El ateísmo supone negar a Dios y con ello a todas las cosas buenas que de él provienen.
Un ateo podrá decir,"Yo soy feliz sin Dios. Para mí, Dios no aporta nada." Pero su afirmación carece de fundamento. Si es ateo, no está abierto y receptivo a Dios y sus riquezas y por lo tanto no puede conocer si lo enriquece o no.
El creyente en cambio, comparte con el ateo las alegrías y las bondades de la vida pero ha descubierto el enriquecimiento, el incremento que da a su vida el encuentro con Dios. Precisamente por este descubrimiento, el creyente sí puede decir, con fundamento, "las cosas de la tierra me dan grandes alegrías, pero Dios las potencia y me concede muchas más".

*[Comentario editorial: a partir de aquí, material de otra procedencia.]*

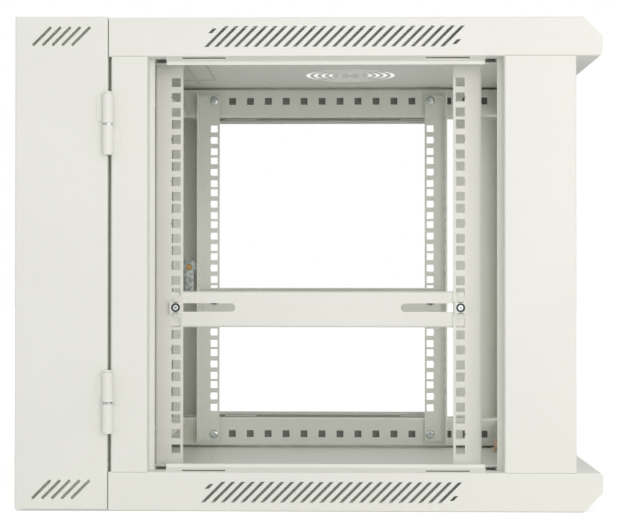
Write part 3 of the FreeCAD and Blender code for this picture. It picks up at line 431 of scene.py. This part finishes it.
# %% Painted highlight and shade on the cross bar screws' ends
core_edge, ring_edge = (0.00128, 0.00176), (0.0031, 0.003472)
end_scale = 700.0
end_satin, end_dulls = 0.3, 0.2
end_depth = 0.03


def painted_light_screw_end(name, bright, dull, dark):
    """Zinc: painted shade at rim and core and a painted highlight ring, by the axis distance."""
    mix = Recipe(name, Metallic=1.0)
    away = distance(*from_nut(mix))
    patch = mix.noise(end_scale, detail=3.0, roughness=0.6)
    core = mix.colours(away.step(*core_edge), dull, bright)
    colour = mix.colours(away.step(*ring_edge), core, dark)
    return mix.feed(Base_Color=colour, Roughness=end_satin + patch * end_dulls,
                    Normal=mix.bump(patch * end_depth))


# painted highlight in bright, painted shade in dull and dark
painted_light_ring_zinc = painted_light_screw_end("screw_end_zinc", bright=(0.80, 0.84, 0.86), dull=(0.24, 0.27, 0.28),
                      dark=(0.07, 0.09, 0.09))
print("screw ends: ring of radius", ring_edge[0], "m")

# %% [markdown]
# ## Brass and copper
#
# The lock's cam screw is plain brass, turned on a lathe and left bare, so it keeps a warm yellow
# with darker, browner patches where air and fingers have reached it. The earth stud and its nut are
# copper plated, because copper keeps a good contact: a dull salmon rather than yellow. Each could
# have a recipe of its own, but on parts this small both differ from zinc only in tone and gloss.

# %% Brass and copper
brass = plated("turned_brass", first=(0.78, 0.56, 0.22), second=(0.62, 0.38, 0.15),
               smooth=0.24, rough=0.42)
copper = plated("copper_plate", first=(0.66, 0.42, 0.31), second=(0.74, 0.55, 0.45),
                smooth=0.38, rough=0.55)
print("brass:", len(brass.node_tree.nodes), "nodes, copper:", len(copper.node_tree.nodes), "nodes")

# %% [markdown]
# ## Who wears what
#
# The record says which slot each node's finish comes from, so most nodes need no list. The front
# posts, the roof, the depth bars and the small parts above have a finish of their own, for the
# details that it carries.

# %% Give every node its finish
slot_finish = {"powder_coat": coat, "zinc_plate": zinc, "brass": brass}
own_finish = {"front_post_near": post_coat, "front_post_far": post_coat, "top_tray": roof_coat,
              "cross_bar_cage_nuts": nut_coat, "cross_bar_screws": painted_light_ring_zinc,
              "earth_stud": copper, "earth_nut": copper}
own_finish.update({name: bar_coat for name in nodes if name.startswith("depth_bar")})
count = {}
for part in frame["record"]["subparts"]:
    name, slot = part["node"], part["material_slot"]
    finish = own_finish.get(name, slot_finish[slot])
    for place in nodes[name].material_slots:
        place.material = finish
    count[finish.name] = count.get(finish.name, 0) + 1
print("finishes:", count)

# %% [markdown]
# ## White sky
#
# The photograph is on pure white, with even light from all round. A ring of lamps could give that,
# and a white sky does it by itself: it lights every face about equally, and the inside of the
# cabinet darkens by its own depth. The background's white comes from what the camera sees, not from
# stronger light on the cabinet: rays from the camera, and those that mirrors and glass send on, see
# the sky at exactly 1.

# %% White sky
sky_level = 0.78
sky_tint = (0.985, 0.99, 1.0)
white = (1.0, 1.0, 1.0)

world = bpy.data.worlds.new("white_studio")
bpy.context.scene.world = world
world.use_nodes = True
world.node_tree.nodes.clear()
sky = Net(world.node_tree)
lit = sky.node("ShaderNodeBackground", {}, {"Color": (*sky_tint, 1.0), "Strength": sky_level})
seen = sky.node("ShaderNodeBackground", {}, {"Color": (*white, 1.0), "Strength": 1.0})
looked_at = sky.maths("MAXIMUM", sky.ray("Camera"), sky.ray("Glossy"))
looked_at = sky.maths("MAXIMUM", looked_at, sky.ray("Transmission"))
blend = sky.node("ShaderNodeMixShader", {}, {0: looked_at, 1: lit, 2: seen})
out = sky.tree.nodes.new("ShaderNodeOutputWorld")
sky.tree.links.new(blend.socket, out.inputs["Surface"])
print("sky level on surfaces:", sky_level)

# %% [markdown]
# ## Pale floor
#
# The cabinet stands on a plain floor that fades into the white round it. A curved backdrop would do
# it too, but a flat floor under a white sky has no edge to hide. Its colour alone would look grey,
# so it gets a lift for camera rays only, and it keeps the cabinet's shadow. It is a grid of places:
# u and v go from -1 to 1 in even steps, and each place is the floor's half side times u and v.

# %% Pale floor
floor_half = 9.0
floor_steps = 9
floor_tone = (0.86, 0.86, 0.86)
floor_lift = (0.42, 0.42, 0.42)
black = (0.0, 0.0, 0.0)


def grid_mesh(name, x, y, z):
    """A mesh from three equal arrays of places: neighbours in the grid make one face each."""
    rows, columns = x.shape
    number = np.arange(rows * columns).reshape(rows, columns)
    corners = [number[:-1, :-1], number[:-1, 1:], number[1:, 1:], number[1:, :-1]]
    faces = np.stack(corners, -1).reshape(-1, 4)
    mesh = bpy.data.meshes.new(name)
    mesh.from_pydata(np.stack([x, y, z], -1).reshape(-1, 3).tolist(), [], faces.tolist())
    mesh.update()
    return mesh


steps = np.linspace(-1, 1, floor_steps)
u, v = np.meshgrid(steps, steps)
floor = bpy.data.objects.new("floor", grid_mesh("floor", u * floor_half, v * floor_half, u * 0.0))
bpy.context.scene.collection.objects.link(floor)
ground = Recipe("pale_floor", Base_Color=(*floor_tone, 1.0), Roughness=0.8,
                Specular_IOR_Level=0.1, Emission_Strength=1.0)
glow = ground.colours(ground.ray("Camera"), black, floor_lift)
floor.data.materials.append(ground.feed(Emission_Color=glow))
print("floor:", 2 * floor_half, "m square")

# %% [markdown]
# ## Soft lamp
#
# The faces towards the camera are a little brighter in the photograph than a sky alone makes them,
# more so at the right. A small strong lamp would blow out the screws, so one wide, weak soft box
# stands in front, to the right of the camera.

# %% Soft lamp
lamp_place = Vector((0.75, -2.5, 0.35))
lamp_aim = Vector((0, 0, 0.25))
lamp_side = 1.4
lamp_watts = 22.5
lamp_tint = (1.0, 0.93, 0.935)

soft_box = bpy.data.lights.new("front_soft_box", "AREA")
soft_box.shape = "RECTANGLE"
soft_box.size = lamp_side
soft_box.size_y = lamp_side
soft_box.energy = lamp_watts
soft_box.color = lamp_tint
lamp = bpy.data.objects.new("front_soft_box", soft_box)
bpy.context.scene.collection.objects.link(lamp)
lamp_turn = (lamp_aim - lamp_place).to_track_quat("-Z", "Y").to_matrix().to_4x4()
lamp.matrix_world = Matrix.Translation(lamp_place) @ lamp_turn
bpy.context.scene.view_settings.view_transform = "Standard"
print("lamp:", lamp.name, lamp_watts, "W")

# %% [markdown]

Así, el ateísmo es renunciar a vivir la totalidad de la felicidad que somos capaces de alcanzar. Es, en el mejor de los casos, conformarse con ser feliz , cuando se es capaz de ser muy, muy feliz.

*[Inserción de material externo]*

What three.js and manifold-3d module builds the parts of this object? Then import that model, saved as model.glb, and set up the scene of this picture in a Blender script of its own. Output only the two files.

Ante esta realidad, el creyente no puede menos que compadecerse. Pero también debe suponer un llamado a la responsabilidad. Si abundan los ateos, es porque no han encontrato testigos creíbles de esa vida muy muy feliz. Si los hubieran encontrado, ya no serían ateos, porque ante una vida así es imposible resistirse.